(Supplied data):
[BEGIN]

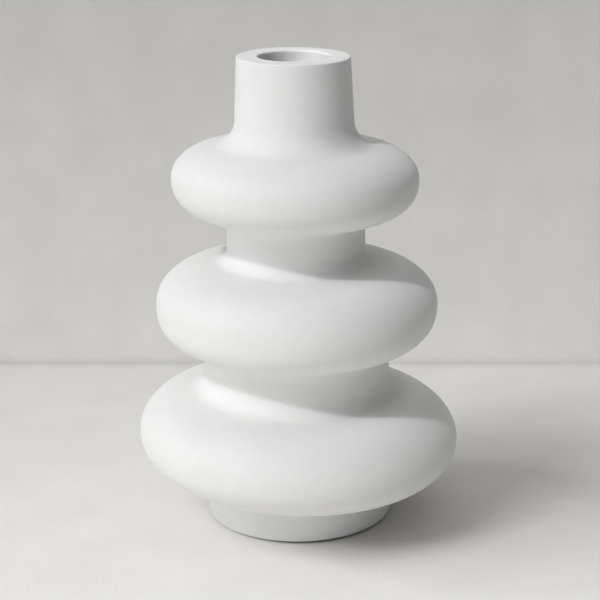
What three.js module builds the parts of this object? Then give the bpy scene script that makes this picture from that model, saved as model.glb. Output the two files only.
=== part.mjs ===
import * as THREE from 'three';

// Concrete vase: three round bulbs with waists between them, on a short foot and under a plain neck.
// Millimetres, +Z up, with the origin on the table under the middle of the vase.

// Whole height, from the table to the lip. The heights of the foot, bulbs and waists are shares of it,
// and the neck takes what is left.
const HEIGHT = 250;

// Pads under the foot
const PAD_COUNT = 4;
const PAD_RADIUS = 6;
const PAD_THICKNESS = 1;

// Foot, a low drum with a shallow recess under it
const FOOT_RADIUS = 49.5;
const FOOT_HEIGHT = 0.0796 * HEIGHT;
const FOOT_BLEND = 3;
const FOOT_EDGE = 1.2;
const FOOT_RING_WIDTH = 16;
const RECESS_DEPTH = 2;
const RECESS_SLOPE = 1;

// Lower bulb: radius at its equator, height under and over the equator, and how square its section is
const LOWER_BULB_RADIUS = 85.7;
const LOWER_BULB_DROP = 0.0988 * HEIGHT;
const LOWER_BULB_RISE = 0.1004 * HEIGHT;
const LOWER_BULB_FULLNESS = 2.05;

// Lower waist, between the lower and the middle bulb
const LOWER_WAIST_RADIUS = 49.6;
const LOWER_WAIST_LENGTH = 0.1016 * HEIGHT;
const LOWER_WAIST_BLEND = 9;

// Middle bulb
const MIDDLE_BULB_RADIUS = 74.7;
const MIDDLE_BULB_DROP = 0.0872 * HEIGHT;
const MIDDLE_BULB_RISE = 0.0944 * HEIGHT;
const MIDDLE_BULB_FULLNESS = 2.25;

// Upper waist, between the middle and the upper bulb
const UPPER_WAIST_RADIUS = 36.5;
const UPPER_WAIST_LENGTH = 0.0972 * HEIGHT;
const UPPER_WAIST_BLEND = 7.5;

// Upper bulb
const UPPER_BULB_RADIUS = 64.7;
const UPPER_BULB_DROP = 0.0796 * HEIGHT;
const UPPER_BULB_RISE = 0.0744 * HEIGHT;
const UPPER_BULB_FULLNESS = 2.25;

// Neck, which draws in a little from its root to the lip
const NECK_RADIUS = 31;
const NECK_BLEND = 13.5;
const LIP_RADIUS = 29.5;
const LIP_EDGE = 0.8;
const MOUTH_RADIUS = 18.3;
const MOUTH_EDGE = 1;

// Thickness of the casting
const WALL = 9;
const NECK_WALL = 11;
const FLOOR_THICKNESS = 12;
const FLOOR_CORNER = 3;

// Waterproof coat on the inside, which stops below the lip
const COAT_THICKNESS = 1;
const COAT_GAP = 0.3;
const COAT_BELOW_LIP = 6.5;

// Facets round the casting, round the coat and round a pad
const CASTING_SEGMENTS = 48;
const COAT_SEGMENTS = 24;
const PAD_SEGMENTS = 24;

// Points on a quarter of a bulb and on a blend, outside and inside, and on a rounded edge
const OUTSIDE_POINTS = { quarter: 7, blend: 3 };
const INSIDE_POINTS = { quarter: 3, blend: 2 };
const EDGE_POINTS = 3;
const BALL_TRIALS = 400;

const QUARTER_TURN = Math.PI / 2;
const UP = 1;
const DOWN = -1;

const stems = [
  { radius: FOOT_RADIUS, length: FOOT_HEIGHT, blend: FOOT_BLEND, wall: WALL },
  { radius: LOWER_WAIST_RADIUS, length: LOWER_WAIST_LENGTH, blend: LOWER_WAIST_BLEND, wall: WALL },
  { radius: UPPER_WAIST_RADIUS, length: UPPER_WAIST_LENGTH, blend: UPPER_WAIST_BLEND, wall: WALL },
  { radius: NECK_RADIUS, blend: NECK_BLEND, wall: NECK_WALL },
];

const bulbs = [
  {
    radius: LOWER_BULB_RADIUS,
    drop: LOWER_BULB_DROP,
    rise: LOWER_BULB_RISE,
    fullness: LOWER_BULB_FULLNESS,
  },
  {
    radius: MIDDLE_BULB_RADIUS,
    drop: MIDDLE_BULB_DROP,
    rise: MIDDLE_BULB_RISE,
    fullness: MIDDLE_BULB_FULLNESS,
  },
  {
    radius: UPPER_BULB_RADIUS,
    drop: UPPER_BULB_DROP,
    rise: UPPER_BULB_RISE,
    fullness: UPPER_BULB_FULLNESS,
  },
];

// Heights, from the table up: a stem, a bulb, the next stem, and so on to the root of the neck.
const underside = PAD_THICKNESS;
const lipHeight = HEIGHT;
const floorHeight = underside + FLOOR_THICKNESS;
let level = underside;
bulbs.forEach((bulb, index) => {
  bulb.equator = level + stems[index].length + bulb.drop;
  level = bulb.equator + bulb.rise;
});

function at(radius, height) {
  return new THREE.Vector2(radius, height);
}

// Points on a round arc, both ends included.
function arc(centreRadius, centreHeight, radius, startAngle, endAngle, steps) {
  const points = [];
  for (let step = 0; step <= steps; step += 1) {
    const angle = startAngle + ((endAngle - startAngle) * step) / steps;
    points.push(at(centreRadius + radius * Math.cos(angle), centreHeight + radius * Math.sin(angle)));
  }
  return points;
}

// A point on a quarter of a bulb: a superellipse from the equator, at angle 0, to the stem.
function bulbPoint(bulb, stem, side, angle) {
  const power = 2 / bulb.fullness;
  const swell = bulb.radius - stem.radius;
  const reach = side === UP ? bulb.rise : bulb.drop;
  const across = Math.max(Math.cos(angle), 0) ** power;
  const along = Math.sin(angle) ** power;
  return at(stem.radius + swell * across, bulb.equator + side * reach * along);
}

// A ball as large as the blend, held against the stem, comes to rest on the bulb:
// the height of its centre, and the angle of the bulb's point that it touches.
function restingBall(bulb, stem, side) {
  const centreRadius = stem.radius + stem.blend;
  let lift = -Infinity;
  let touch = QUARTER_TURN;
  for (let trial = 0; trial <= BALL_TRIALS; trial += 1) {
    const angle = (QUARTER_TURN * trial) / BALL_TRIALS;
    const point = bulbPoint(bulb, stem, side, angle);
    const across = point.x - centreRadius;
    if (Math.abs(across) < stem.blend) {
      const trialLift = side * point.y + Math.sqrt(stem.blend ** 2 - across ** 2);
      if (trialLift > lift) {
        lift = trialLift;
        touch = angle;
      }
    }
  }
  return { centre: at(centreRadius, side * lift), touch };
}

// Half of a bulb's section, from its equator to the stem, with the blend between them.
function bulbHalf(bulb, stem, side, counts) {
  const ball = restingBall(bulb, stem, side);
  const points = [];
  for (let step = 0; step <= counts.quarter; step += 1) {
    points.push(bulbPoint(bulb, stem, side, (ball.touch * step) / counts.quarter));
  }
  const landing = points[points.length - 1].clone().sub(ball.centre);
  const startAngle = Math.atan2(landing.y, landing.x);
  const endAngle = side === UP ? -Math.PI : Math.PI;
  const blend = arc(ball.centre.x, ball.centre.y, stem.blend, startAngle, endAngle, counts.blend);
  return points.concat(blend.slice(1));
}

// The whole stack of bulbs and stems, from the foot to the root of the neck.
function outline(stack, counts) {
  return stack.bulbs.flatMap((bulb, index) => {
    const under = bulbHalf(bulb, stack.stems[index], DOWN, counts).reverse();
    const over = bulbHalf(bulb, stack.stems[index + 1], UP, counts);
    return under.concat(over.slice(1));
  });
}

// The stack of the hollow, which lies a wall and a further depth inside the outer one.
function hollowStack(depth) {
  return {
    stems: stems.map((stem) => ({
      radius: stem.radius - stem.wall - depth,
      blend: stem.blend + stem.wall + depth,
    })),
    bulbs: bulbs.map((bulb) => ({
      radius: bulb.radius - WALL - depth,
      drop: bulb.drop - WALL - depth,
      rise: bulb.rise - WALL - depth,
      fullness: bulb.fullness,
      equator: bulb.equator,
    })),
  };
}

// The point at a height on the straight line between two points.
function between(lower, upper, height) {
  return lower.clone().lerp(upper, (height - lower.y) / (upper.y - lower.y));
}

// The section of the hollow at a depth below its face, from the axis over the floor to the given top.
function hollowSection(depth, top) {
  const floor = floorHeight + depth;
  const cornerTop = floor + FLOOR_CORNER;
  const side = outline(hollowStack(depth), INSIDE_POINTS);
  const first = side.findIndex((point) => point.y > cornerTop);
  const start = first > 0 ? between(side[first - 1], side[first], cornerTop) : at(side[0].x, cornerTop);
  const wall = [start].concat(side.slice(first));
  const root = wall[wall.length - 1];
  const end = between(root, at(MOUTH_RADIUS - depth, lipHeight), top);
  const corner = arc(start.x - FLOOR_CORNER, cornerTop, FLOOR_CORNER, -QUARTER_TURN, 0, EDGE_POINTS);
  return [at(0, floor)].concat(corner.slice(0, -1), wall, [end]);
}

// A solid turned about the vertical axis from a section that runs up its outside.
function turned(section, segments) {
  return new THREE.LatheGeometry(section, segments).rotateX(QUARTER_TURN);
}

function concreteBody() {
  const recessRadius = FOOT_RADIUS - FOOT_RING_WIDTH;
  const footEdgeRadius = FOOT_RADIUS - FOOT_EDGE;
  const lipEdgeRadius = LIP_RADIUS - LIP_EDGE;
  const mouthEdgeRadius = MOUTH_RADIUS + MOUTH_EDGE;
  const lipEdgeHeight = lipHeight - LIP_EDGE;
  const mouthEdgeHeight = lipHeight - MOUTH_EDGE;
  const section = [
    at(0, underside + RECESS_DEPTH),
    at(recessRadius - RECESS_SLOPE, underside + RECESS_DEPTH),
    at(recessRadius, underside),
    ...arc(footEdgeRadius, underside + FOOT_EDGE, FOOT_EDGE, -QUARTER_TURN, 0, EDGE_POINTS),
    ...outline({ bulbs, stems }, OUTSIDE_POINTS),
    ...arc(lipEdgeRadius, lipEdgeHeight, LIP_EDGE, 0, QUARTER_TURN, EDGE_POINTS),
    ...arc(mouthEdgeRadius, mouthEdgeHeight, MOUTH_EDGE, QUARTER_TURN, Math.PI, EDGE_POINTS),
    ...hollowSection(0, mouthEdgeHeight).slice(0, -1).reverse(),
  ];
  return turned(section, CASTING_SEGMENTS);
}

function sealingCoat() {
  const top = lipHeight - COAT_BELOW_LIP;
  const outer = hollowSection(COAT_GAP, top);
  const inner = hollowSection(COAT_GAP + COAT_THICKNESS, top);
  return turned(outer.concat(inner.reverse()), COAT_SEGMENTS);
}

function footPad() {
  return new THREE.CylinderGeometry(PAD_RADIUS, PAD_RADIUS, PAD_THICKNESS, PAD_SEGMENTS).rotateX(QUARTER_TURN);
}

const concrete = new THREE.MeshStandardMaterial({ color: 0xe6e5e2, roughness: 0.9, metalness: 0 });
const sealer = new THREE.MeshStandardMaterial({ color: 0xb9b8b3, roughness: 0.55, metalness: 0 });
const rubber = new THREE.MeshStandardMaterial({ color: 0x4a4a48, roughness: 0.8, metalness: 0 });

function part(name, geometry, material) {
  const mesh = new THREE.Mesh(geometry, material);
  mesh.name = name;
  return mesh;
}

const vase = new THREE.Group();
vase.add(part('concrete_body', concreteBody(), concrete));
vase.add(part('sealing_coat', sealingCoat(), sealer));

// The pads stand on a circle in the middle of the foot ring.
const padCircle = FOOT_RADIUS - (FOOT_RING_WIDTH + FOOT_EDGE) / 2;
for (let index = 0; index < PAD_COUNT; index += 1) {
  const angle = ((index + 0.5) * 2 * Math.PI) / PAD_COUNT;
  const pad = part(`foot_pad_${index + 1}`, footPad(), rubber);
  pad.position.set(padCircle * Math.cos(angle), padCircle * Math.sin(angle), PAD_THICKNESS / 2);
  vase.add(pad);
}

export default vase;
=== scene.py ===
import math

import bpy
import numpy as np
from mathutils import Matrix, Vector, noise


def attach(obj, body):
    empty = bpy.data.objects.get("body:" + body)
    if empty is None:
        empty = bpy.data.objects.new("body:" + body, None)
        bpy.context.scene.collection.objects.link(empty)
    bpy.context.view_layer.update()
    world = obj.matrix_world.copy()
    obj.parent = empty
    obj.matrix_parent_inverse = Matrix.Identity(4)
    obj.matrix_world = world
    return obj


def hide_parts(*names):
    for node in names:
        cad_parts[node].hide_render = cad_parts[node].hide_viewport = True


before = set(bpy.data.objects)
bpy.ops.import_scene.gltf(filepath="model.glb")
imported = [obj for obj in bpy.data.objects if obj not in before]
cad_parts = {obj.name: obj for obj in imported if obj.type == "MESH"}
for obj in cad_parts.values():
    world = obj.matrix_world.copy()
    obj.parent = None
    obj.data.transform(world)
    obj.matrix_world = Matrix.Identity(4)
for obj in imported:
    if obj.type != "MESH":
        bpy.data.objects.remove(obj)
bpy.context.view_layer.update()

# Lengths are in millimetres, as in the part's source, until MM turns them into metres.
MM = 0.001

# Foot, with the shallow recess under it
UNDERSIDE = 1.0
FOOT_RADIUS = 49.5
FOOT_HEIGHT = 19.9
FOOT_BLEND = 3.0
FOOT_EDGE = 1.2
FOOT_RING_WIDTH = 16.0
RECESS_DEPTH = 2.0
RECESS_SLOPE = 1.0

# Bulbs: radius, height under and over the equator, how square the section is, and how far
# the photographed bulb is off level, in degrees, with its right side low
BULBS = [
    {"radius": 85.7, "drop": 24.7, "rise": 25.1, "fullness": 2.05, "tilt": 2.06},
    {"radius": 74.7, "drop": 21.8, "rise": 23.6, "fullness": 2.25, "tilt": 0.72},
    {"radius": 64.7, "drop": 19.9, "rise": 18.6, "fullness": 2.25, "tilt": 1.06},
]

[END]

(What you are asked to do): Your task is to extract exactly the lines starting at the line with "const concrete = new" and ending at the line with "in imported if", including both ends, and no other lines.

(Result for this exercise):
const concrete = new THREE.MeshStandardMaterial({ color: 0xe6e5e2, roughness: 0.9, metalness: 0 });
const sealer = new THREE.MeshStandardMaterial({ color: 0xb9b8b3, roughness: 0.55, metalness: 0 });
const rubber = new THREE.MeshStandardMaterial({ color: 0x4a4a48, roughness: 0.8, metalness: 0 });

function part(name, geometry, material) {
  const mesh = new THREE.Mesh(geometry, material);
  mesh.name = name;
  return mesh;
}

const vase = new THREE.Group();
vase.add(part('concrete_body', concreteBody(), concrete));
vase.add(part('sealing_coat', sealingCoat(), sealer));

// The pads stand on a circle in the middle of the foot ring.
const padCircle = FOOT_RADIUS - (FOOT_RING_WIDTH + FOOT_EDGE) / 2;
for (let index = 0; index < PAD_COUNT; index += 1) {
  const angle = ((index + 0.5) * 2 * Math.PI) / PAD_COUNT;
  const pad = part(`foot_pad_${index + 1}`, footPad(), rubber);
  pad.position.set(padCircle * Math.cos(angle), padCircle * Math.sin(angle), PAD_THICKNESS / 2);
  vase.add(pad);
}

export default vase;
=== scene.py ===
import math

import bpy
import numpy as np
from mathutils import Matrix, Vector, noise


def attach(obj, body):
    empty = bpy.data.objects.get("body:" + body)
    if empty is None:
        empty = bpy.data.objects.new("body:" + body, None)
        bpy.context.scene.collection.objects.link(empty)
    bpy.context.view_layer.update()
    world = obj.matrix_world.copy()
    obj.parent = empty
    obj.matrix_parent_inverse = Matrix.Identity(4)
    obj.matrix_world = world
    return obj


def hide_parts(*names):
    for node in names:
        cad_parts[node].hide_render = cad_parts[node].hide_viewport = True


before = set(bpy.data.objects)
bpy.ops.import_scene.gltf(filepath="model.glb")
imported = [obj for obj in bpy.data.objects if obj not in before]
cad_parts = {obj.name: obj for obj in imported if obj.type == "MESH"}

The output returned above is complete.